§ Short task
Begin with the first line of the listing and quote every line through the one containing "pale floor, the"; give only those lines.

§ Data provided

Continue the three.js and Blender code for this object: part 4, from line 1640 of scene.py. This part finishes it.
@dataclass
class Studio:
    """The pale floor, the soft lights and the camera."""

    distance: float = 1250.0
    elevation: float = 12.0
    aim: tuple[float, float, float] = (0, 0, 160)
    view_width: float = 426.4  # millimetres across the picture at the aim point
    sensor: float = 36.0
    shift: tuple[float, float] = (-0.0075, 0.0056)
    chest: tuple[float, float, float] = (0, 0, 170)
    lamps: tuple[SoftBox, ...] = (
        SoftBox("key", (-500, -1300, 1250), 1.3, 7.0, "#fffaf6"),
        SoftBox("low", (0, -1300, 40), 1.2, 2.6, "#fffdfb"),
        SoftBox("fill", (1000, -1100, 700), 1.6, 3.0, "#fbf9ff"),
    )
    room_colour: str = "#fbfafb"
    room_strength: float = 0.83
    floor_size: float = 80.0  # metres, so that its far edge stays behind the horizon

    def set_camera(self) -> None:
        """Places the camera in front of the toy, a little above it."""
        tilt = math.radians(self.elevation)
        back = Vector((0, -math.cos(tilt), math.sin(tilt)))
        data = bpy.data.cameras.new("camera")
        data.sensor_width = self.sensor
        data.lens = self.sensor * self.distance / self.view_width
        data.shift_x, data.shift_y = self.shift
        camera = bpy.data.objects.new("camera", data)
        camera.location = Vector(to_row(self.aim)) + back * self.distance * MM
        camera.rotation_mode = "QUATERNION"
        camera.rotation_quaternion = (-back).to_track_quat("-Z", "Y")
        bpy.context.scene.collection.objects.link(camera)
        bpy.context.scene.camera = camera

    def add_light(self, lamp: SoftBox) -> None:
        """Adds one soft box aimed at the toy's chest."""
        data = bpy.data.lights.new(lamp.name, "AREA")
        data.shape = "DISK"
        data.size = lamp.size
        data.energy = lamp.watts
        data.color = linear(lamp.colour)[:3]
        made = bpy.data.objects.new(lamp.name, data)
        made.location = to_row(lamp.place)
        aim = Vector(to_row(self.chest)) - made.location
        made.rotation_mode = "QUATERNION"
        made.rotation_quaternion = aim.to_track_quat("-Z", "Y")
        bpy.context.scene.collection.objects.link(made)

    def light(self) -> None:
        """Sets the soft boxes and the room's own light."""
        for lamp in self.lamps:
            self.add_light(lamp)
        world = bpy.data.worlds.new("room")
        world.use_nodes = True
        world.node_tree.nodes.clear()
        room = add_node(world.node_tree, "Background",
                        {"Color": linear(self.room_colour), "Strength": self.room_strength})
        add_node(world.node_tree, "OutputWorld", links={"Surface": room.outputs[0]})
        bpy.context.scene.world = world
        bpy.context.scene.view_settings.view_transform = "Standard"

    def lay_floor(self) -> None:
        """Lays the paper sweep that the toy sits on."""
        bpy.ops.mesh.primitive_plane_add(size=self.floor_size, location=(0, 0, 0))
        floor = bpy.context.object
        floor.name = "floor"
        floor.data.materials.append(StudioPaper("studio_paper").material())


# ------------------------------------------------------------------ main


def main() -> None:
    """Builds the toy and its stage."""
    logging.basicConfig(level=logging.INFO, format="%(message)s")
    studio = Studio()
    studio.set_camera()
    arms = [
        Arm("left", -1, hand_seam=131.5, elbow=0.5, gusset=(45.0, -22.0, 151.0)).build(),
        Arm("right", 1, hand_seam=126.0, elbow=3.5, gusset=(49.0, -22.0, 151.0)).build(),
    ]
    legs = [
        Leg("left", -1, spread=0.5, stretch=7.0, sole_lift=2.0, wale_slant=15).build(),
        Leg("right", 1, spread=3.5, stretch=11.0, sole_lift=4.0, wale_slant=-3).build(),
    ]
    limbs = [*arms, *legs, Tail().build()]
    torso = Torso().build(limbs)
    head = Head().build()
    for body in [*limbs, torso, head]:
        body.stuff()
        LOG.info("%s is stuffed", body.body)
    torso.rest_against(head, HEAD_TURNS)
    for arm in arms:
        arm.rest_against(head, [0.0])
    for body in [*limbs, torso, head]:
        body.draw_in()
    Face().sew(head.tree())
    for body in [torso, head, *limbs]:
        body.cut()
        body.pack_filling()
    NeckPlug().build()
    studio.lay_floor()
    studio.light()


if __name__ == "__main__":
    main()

§ Response to the task
Continue the three.js and Blender code for this object: part 4, from line 1640 of scene.py. This part finishes it.
@dataclass
class Studio:
    """The pale floor, the soft lights and the camera."""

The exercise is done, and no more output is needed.